The nvidia driver should allow the 144 Hz refresh with using either xorg or wayland but there are other benefits when using xorg and having the nvidia gpu as primary. The only drawback I encounter is a (slight) impact on the battery life of the laptop (10% or so less time).
If you meant “nvidia-gpu-firmware.noarch” package as you wrote, it’s showed as installed. I wanted to re-install Fedora 40 again to do the steps again but since you said it’s not going to make any difference I gave up on that idea.
Edit: I saw your update, now I’ll do the step 8 and I’ll keep you updated afterwards.
I just noted that you said server in the tags.
Please post the output of inxi -Fzxx so we may see the entire system config and cat /etc/fedora-release so we can see the spin installed.
What you just posted shows that everything needed appears to be installed.
I’m very sorry for that misunderstood. I didn’t setup the tags, it seems they have been automatically set up when I opened this topic. Now I updated the tags and revert back to workstation.
@computersavvy Thank you for sharing your knowledge. It seems that I’ve had lots of confusions while installing Nvidia drivers. After booted up, I changed Wayland to XOrg and it runs smooth without any flicker; tearing, sloppy effect, frame loss. And my laptops fans are now running a little bit quieter than it was. Here are some other changes;
Nvidia X Server Settings now showing up much more options to configure. Which is meaning that Nvidia GPU is working like a charm.

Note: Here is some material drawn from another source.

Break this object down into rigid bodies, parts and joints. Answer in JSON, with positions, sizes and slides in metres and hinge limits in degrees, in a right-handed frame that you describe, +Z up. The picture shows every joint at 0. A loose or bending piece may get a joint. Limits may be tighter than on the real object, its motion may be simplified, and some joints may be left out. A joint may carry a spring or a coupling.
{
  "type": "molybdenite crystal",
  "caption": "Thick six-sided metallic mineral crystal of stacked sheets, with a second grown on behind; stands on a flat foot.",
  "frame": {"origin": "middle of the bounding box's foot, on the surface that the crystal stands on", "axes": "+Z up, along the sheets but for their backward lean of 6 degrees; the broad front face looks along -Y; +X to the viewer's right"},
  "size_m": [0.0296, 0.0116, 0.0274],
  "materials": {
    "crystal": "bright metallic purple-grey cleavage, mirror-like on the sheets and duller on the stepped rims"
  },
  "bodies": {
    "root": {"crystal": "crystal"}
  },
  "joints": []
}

Now, my both external and internal monitors are handled by Nvidia GPU and not Intel’s integrated GPU. And this leads to Gnome working and running smoothly without interruption. Screen is outputting with 144hz now.
Thanks again for helping me finally be able to configure the Nvidia drivers. I thought I couldn’t solve this issue forever to be honest (Because last time I used Fedora, my laptop and it’s specs were different and I didn’t had to install Nvidia drivers to solve any issue since there were none). But I have one more question if you excuse: Do I need to do any necessary or “would be good if it were done” configuration from X Server Settings itself?

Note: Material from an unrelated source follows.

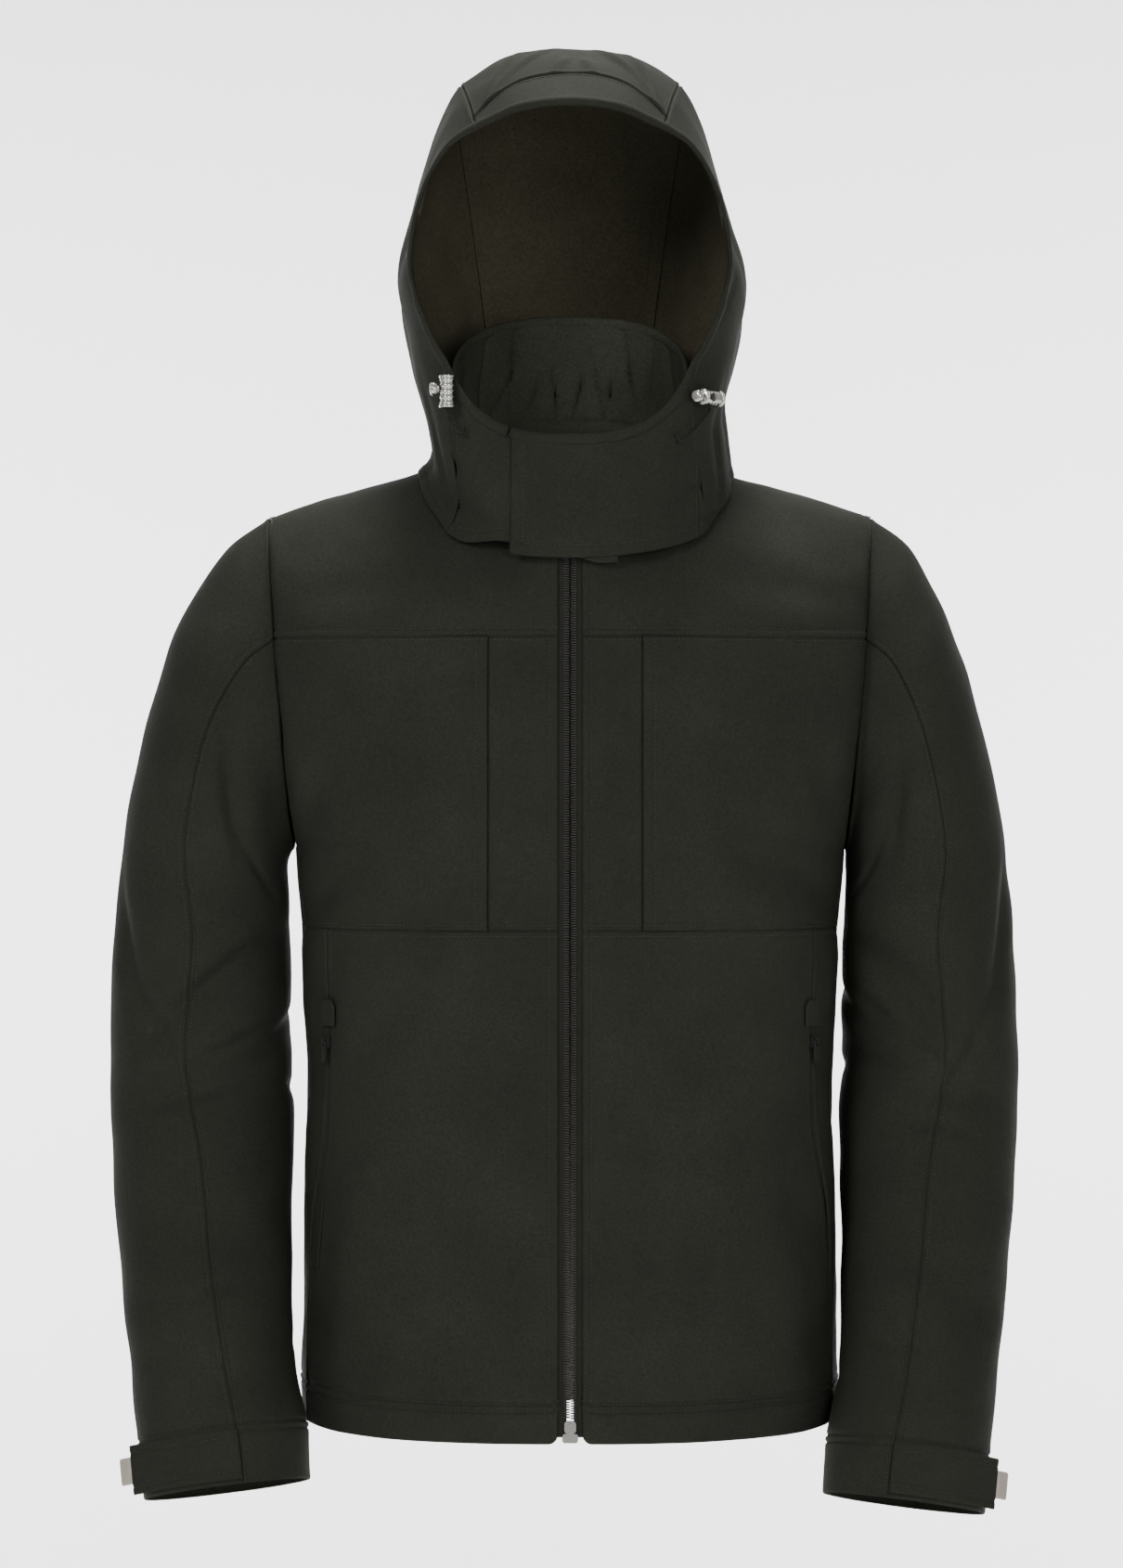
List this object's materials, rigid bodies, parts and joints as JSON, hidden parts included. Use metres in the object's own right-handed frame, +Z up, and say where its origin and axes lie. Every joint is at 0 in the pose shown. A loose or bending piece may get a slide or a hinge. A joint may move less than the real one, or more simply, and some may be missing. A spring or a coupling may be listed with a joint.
{
  "type": "hooded softshell jacket",
  "caption": "Men's hooded softshell jacket, filled out as worn, with a full front zip, chin flap, side pockets with hinged pulls and open neck, hem and cuffs.",
  "frame": {"origin": "middle of the neck at the height of the shoulder line, where a wearer's neck base is", "axes": "+Z up from hem to hood, +X towards the wearer's left, the front with the zip faces -Y"},
  "size_m": [0.688, 0.2949, 1.0979],
  "materials": {
    "softshell": "matt",
    "softshell_top": "matt",
    "inner_cloth": "matt",
    "zip_tape": "matt",
    "black_nylon": "satin",
    "grey_rubber": "matt",
    "silver_metal": "satin"
  },
  "bodies": {
    "jacket": {"yoke_left": "softshell_top", "yoke_right": "softshell_top", "chest_inner_left": "softshell", "chest_inner_right": "softshell", "chest_outer_left": "softshell", "chest_outer_right": "softshell", "front_lower_left": "softshell", "front_lower_right": "softshell", "side_panel_left": "softshell", "side_panel_right": "softshell", "back": "softshell", "sleeve_upper_left": "softshell", "sleeve_upper_right": "softshell", "sleeve_under_left": "softshell", "sleeve_under_right": "softshell", "cuff_tab_left": "softshell", "cuff_tab_right": "softshell", "cuff_grip_left": "grey_rubber", "cuff_grip_right": "grey_rubber", "hood_side_left": "softshell", "hood_side_right": "softshell", "hood_centre": "softshell_top", "hood_brim": "softshell_top", "hood_rim": "softshell", "chin_guard": "softshell", "chin_flap": "softshell", "collar": "inner_cloth", "collar_roll": "inner_cloth", "zip_tape_left": "zip_tape", "zip_tape_right": "zip_tape", "zip_coil_left": "black_nylon", "zip_coil_right": "black_nylon", "zip_slider": "silver_metal", "zip_box": "silver_metal", "pocket_zip_left": "zip_tape", "pocket_zip_right": "zip_tape", "pocket_garage_left": "softshell", "pocket_garage_right": "softshell", "pocket_slider_left": "black_nylon", "pocket_slider_right": "black_nylon", "cord_lock_left": "silver_metal", "cord_lock_right": "silver_metal", "lock_button_left": "black_nylon", "lock_button_right": "black_nylon", "toggle_cord_left": "black_nylon", "toggle_cord_right": "black_nylon"},
    "pull_left": {"pocket_pull_left": "black_nylon"},
    "pull_right": {"pocket_pull_right": "black_nylon"}
  },
  "joints": [
    {"name": "pull_left_hinge", "type": "hinge", "parent": "jacket", "child": "pull_left", "pos_m": [0.18215, -0.06691, -0.428], "axis": [-0.5925, -0.8056, 0], "range_deg": [0, 100]},
    {"name": "pull_right_hinge", "type": "hinge", "parent": "jacket", "child": "pull_right", "pos_m": [-0.18215, -0.06691, -0.428], "axis": [-0.5925, 0.8056, 0], "range_deg": [0, 100]}
  ]
}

It appears you are logged in with wayland so it cannot put the nvidia GPU as primary and thus the glxinfo is correct.
To make the nvidia gpu primary you must log out then log back in and on the screen where you enter your password select ‘gnome on xorg’ with the gear at the lower right corner. It should then use only the nvidia gpu and should change the glxinfo output.
Changes there are totally up to you. I don’t make changes since I believe everything is already properly configured but may be slightly tweaked for your individual use case.
Note that nvidia has only recently began supporting wayland and their apps (nvidia-settings specifically among others) do not function the same in wayland as they do in X11. That is shown with the differences you have already noted.
So let’s help, or find the maintainer of the Guide and get it updated. This is maybe the 5th time in 30-45 days we get the same interactions with the documentation being outdated. Not counting the amount of people in side conversations who bring it up or are generally confused about how it works.
I only bring it up because @computersavvy is an Nvidia User and answers a majority of the Nvidia issues with reference to the guide and procedures supported by the Forum, community.
@phatle Also being an Nvidia and recently helping out a lot with Nvidia, DaVinci, Blender related issues.
That guide might be from Fedora 32 release period, as I recall that’s around when the Docs were moved to this format.
But the issue was not that the driver was mis-configured, but ultimately the OP did not use a Desktop with Xorg in the explicit scenario of making the Nvidia GPU a Primary GPU. This does not currently work on Wayland without other configurations.
The OP followed the Documentation, that has not been updated since Fedora 32, well before the time Fedora went Wayland first.
I forked the document, just wanted to see if you agreed with the minor changes. I don’t know how far it will go, but if it’s ignored then there’s a bigger problem here.